Decades of attachment research from Bowlby to Beebe to Gabor Maté tells us about the bond that has the potential to shape how we cope in later life.
You probably didn't need a researcher to tell you that the relationship between a parent and a new-born is important there’s something special about it. But what is it? science has spent the last seventy years trying to understand exactly what the relevance of that bond is. As my work with many of the people who recover from neuroplastic symptoms shows the answers turn out to matter far more than expected.
Bowlby got there first
British psychiatrist John Bowlby is associated with attachment theory. Working in the mid-twentieth century, he made a then-radical claim: a child's need for a close, consistent relationship with a caregiver isn't a nice-to-have. It's a biological necessity, as fundamental as food or warmth.
Bowlby's idea was that we're all born with an attachment system hardwired in. When a baby feels scared or overwhelmed, that system switches on: the crying, the reaching, the desperate clinging; to pull the caregiver close. When the caregiver reliably shows up with warmth, something quietly significant happens. The child starts to build an internal working model of the world: people can be trusted, I am safe, and I am worth caring for. That template, laid down in the earliest months, tends to travel with us for life.
What's happening in those first face-to-face moments
Dr Beatrice Beebe, a psychologist and researcher at Columbia University, has taken Bowlby's framework and explored it in depth. Using split-screen video to film mothers and four-month-old infants together, her work reveals a level of complexity in early interaction that most of us would never suspect.
Even the youngest babies are not passive recipients of care. They are active participants in co-creating the relationship that will shape them.
In fractions of a second, mother and infant are adjusting their expressions, sounds, and movements in response to each other a kind of improvised dance neither one is consciously choreographing. Beebe's research shows that how sensitively a mother follows her baby's lead at this stage predicts attachment quality months later. Not perfectly, life is messier than that, but meaningfully. And crucially, it's not one-sided: the baby is shaping the interaction too. There is a link to her work at the end of this piece.
When attachment costs us ourselves
Canadian physician Gabor Maté brings something a little more unsettling to the table. He points to what he sees as a central tension in growing up: the conflict between attachment and authenticity.
Every child needs to stay close to their caregivers. But every child also has real feelings, real needs, a real self. When those two things come into conflict, when expressing how you actually feel risks upsetting the adult you depend on, most children will quietly shelve their authenticity to protect the relationship. It's not a conscious choice. It's survival. But Maté argues that this early self-abandonment has a long tail: anxiety, depression, chronic illness, a persistent sense of not quite knowing who you are. It’s not safe to speak up. Not blame, he's careful about that, but a pattern worth recognising.

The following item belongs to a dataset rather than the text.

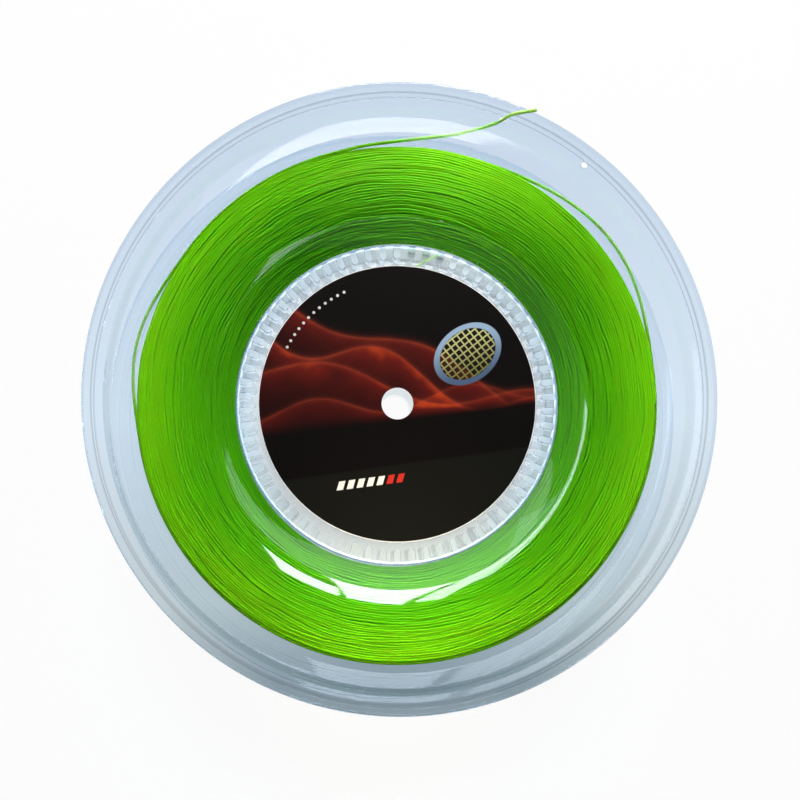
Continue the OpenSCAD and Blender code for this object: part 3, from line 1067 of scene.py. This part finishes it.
# The floor's painted shadow: darkest towards -y, where the reel's shadow falls
FLOOR_PAINTED_SHADOW = ((0.065, (0.32, 0.365, 0.375)), (0.2, (0.69, 0.70, 0.66)),
               (0.5, (0.90, 0.92, 0.93)), (0.93, (0.78, 0.81, 0.865)))
ROOM_TONES = ((0.0, (0.78, 0.84, 0.90)), (0.55, (0.60, 0.65, 0.70)),
              (0.85, (0.008, 0.008, 0.009)))


def make_floor():
    """Pale floor that keeps the reel's shadow.

    It is white where it is seen directly; where plastic shows it, it glows in painted light and
    shadow: plain white down the bore, and elsewhere darker towards -y."""
    bm = bmesh.new()
    bmesh.ops.create_grid(bm, x_segments=1, y_segments=1, size=FLOOR_HALF)
    floor = add_object("floor", mesh_from("floor", bm))
    s = Shader("floor_white")
    s.set(Base_Color=FLOOR_TINT, Roughness=0.9, Specular_IOR_Level=0.0)
    path = s.add("ShaderNodeLightPath").outputs
    _, y, radius = s.plane_place()
    # Painted light and shadow for rays through the plastic, plain white under the bore
    tone = s.ramp(s.ratio(s.plus(y, FLOOR_REACH), 2 * FLOOR_REACH), *FLOOR_PAINTED_SHADOW)
    plain = s.most(s.step(radius, *BORE_VIEW), path["Is Camera Ray"])
    lit = s.mix_colour(plain, tone, WHITE)
    glow = s.add("ShaderNodeEmission", {"Color": lit, "Strength": 1.0})
    seen = s.times(path["Is Camera Ray"], FLOOR_SEEN)
    through = s.plus(path["Is Transmission Ray"], path["Is Glossy Ray"])
    share = s.math("ADD", seen, s.times(through, FLOOR_THROUGH), clamp=True)
    s.show("Material Output", s.mix_shader(share, s.principled, glow))
    paint(floor, s.material)


def make_room():
    """Soft grey-blue light from the sides, dark overhead, and white where it is seen directly."""
    world = bpy.data.worlds.new("studio")
    bpy.context.scene.world = world
    world.use_nodes = True
    n = Nodes(world.node_tree)
    rise = n.split(n.add("ShaderNodeTexCoord").outputs["Generated"])["Z"]
    around = n.tree.nodes["Background"]
    n.feed(around.inputs["Color"], n.ramp(rise, *ROOM_TONES))
    n.feed(around.inputs["Strength"], ROOM_LIGHT)
    backdrop = n.add("ShaderNodeBackground", {"Color": WHITE})
    camera_ray = n.add("ShaderNodeLightPath").outputs["Is Camera Ray"]
    n.show("World Output", n.mix_shader(camera_ray, around, backdrop))


# ---------------------------------------------------------------- lamps
WARM_WHITE = (1, 0.97, 0.92)
AMBER = (1, 0.82, 0.5)
CARD_Z = 0.535
PANE_Z = 6
# Window panes as they lie when brought down to a height of 1 m: x, y, width, depth,
# turn in degrees and radiance
PANES = ((0.0395, 0.108, 0.044, 0.042, 15, 12),
         (0.0865, 0.1257, 0.036, 0.095, 10, 13),
         (0.1185, 0.131, 0.018, 0.093, 8, 9),
         (0.1355, 0.160, 0.0145, 0.075, 8, 6))


def add_light(name, kind, place, aim, power, colour):
    """Light that points from its place at its aim."""
    data = bpy.data.lights.new(name, kind)
    data.energy = power
    data.color = colour
    light = add_object(name, data)
    light.location = place
    away = Vector(place) - Vector(aim)
    light.rotation_euler = away.to_track_quat("Z", "Y").to_euler()
    return light


def area_lamp(name, place, aim, wide, deep, power, colour=WHITE):
    """A rectangular lamp."""
    light = add_light(name, "AREA", place, aim, power, colour)
    light.data.shape = "RECTANGLE"
    light.data.size = wide
    light.data.size_y = deep
    return light


def glowing_card(name, x, y, z, wide, deep, radiance):
    """A card that faces down and glows evenly."""
    power = radiance * math.pi * wide * deep
    return area_lamp(name, (x, y, z), (x, y, 0), wide, deep, power)


def spot_lamp(name, place, aim, width, power):
    """A soft spot whose lamp is neither mirrored nor seen through the plastic."""
    light = add_light(name, "SPOT", place, aim, power, AMBER)
    light.data.spot_size = math.radians(width)
    light.data.spot_blend = 1
    light.data.shadow_soft_size = 0.03
    light.visible_glossy = False
    light.visible_transmission = False


def light_reel():
    """A key from the far side, spots on the turns, and cards and panes that the plastic mirrors."""
    area_lamp("key", place=(0.2, 1.6, 0.75), aim=(0, 0, 0.03), wide=0.9, deep=0.5, power=60,
              colour=WARM_WHITE)

    # On the near inner turns, which the label shades from the key, and on the far outer ones
    spot_lamp("inner_spot", place=(0.03, 0.35, 0.62), aim=(0, -0.090, 0.03), width=10.5, power=29)
    spot_lamp("outer_spot", place=(0, 0.35, 0.55), aim=(0.026, 0.112, 0.033), width=10, power=15)

    # Near cards that only the steep root of the web mirrors
    glowing_card("card", x=0.018, y=0.152, z=CARD_Z, wide=0.1, deep=0.075, radiance=2.2)
    glowing_card("card_dim", x=0.012, y=0.083, z=CARD_Z, wide=0.085, deep=0.065, radiance=0.2)

    # Window panes overhead, which the clear web mirrors; the gaps are the glazing bars
    for k, (x, y, wide, deep, turn, radiance) in enumerate(PANES):
        pane = glowing_card("pane_%d" % k, x * PANE_Z, y * PANE_Z, PANE_Z,
                            wide * PANE_Z, deep * PANE_Z, radiance)
        pane.rotation_euler = (0, 0, -math.radians(turn))


# ---------------------------------------------------------------- the reel, put together
set_camera()
slack_end = LAYER_END + SLACK_SWEEP
slack_tip = layer_at(slack_end) + STRING_D * layer_way(slack_end)
free_points = [slack_tip, slack_tip + STRING_D * layer_way(slack_end)]
free_route = smooth_route(free_points + in_metres(FREE_ROUTE))
start_route = smooth_route(in_metres(START_ROUTE))
print("free end", round(route_length(free_route), 5),
      "start end", round(route_length(start_route), 5))

nylon = string_nylon("string_nylon", loose=PALE_GREEN_PAINTED_LIGHT)
nylon_loose = string_nylon("string_nylon_loose", loose=PALE_GREEN_PAINTED_LIGHT, clear=0.5)
nylon_start = string_nylon("string_nylon_start", loose=START_GREEN, clear=0.2)
# The front plastic gets a painted dark line at its lip's crease and painted shade on its pocket
# walls
styrene = clear_plastic(
    "clear_styrene", tint=(0.775, 0.885, 0.995), steep=(0.54, 0.65, 0.79),
    haze=0.0008, ring_haze=0.24, crease_r=LIP_IN_R, painted_pocket_shade=(0.32, 0.40, 0.48))
styrene_rear = clear_plastic(
    "clear_styrene_rear", tint=(0.90, 0.95, 0.98), steep=(0.64, 0.75, 0.86),
    haze=0.0008, ring_haze=0.06, painted_pocket_shade=(0.80, 0.89, 0.97))
styrene_hub = clear_plastic(
    "clear_styrene_hub", tint=(0.93, 0.965, 0.98), steep=(0.80, 0.86, 0.92),
    haze=0.1, ring_haze=0.36)
styrene_bush = clear_plastic(
    "clear_styrene_bush", tint=(0.98, 0.99, 0.995), steep=(0.95, 0.97, 0.985), haze=0.03)

# The string's two ends
free_end = cord_curve("free_end", free_route)
start_end = cord_curve("start_end", start_route)
paint(free_end, nylon_loose)
paint(start_end, nylon_start)
dress(free_end, "string", "string_free_end")
dress(start_end, "string", "string_start_end")

# Flanges, drum, bush and label
front = dress(make_flange("front_plate", True), "clear_flange", "front_flange")
rear = dress(make_flange("rear_plate", False), "clear_flange", "rear_flange")
drum = dress(make_drum(), "clear_hub", "hub_drum")
bush = dress(make_bush(), "clear_hub", "spindle_bush")
label = dress(make_label(), "label_paper", "front_label")
paint(front, styrene)
paint(rear, styrene_rear)
paint(drum, styrene_hub)
paint(bush, styrene_bush)
paint(label, label_print("label_print"))

# Wound string, its outer layer and its last, slack turn
turns = turns_tree()
winding_pieces = [face_of_turns(turns, nylon, *layer) for layer in FACE_LAYERS]
winding_pieces.append(winding_core("turn_core", nylon))
for piece in winding_pieces:
    dress(piece, "string", "string_winding")
dress(layer_of_turns(turns, nylon, "outer_turns"), "string", "string_outer_layer")

slack_angles = [LAYER_END + SLACK_SWEEP * i / SLACK_STEPS for i in range(SLACK_STEPS + 1)]
slack_route = [layer_at(a, arc_lift(a, *LONG_ARC) + arc_lift(a, *SHORT_ARC))
               for a in slack_angles] + [slack_tip]
slack = cord_curve("slack_turn", slack_route)
paint(slack, nylon_loose)
dress(slack, "string", "string_slack_turn")

# ---------------------------------------------------------------- studio
bpy.context.scene.view_settings.view_transform = "Standard"
make_floor()
make_room()
light_reel()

Why it matters for the rest of your life
The evidence linking early attachment to long-term health is now hard to ignore. The landmark ACE (Adverse Childhood Experiences) studies found a striking relationship between disrupted early nurturing and later rates of heart disease, autoimmune conditions, mental illness, and addiction. Securely attached children, by contrast, tend to grow into adults who regulate their emotions more easily, handle stress better, and build more satisfying relationships. Their bodies, quite literally, bear the difference.
And none of this is a life sentence. The brain stays plastic. Good therapy, loving relationships, and genuine self-awareness all have real reparative power. But the early years are a particularly sensitive time and can shape adult behaviour and emotional responses.
The best news: good enough really is enough
What is genuinely reassuring is that perfect attunement generally isn't possible and it isn't what children need. What matters is not that you never get it wrong, but that you repair when you do. The rupture-and-reconnect cycle, researchers now believe, is actually part of how children learn that disconnection isn't permanent and relationships can be trusted. I have shared the ‘Still Face’ experiment with some of you that demonstrates this.
So the next time you see a baby catch your eye across the room, or a toddler bolts toward you after a tumble, know that something real and lasting is being built. Not just a sweet moment. It’s a foundation.
References: Bowlby, J. (1969). Attachment and Loss, Vol. 1. | Beebe, B. et al. (2010, 2016). Mother–Infant Research, Columbia University. | Maté, G. (2019). When the Body Says No. | Felitti, V.J. et al. (1998). ACE Study, American Journal of Preventive Medicine.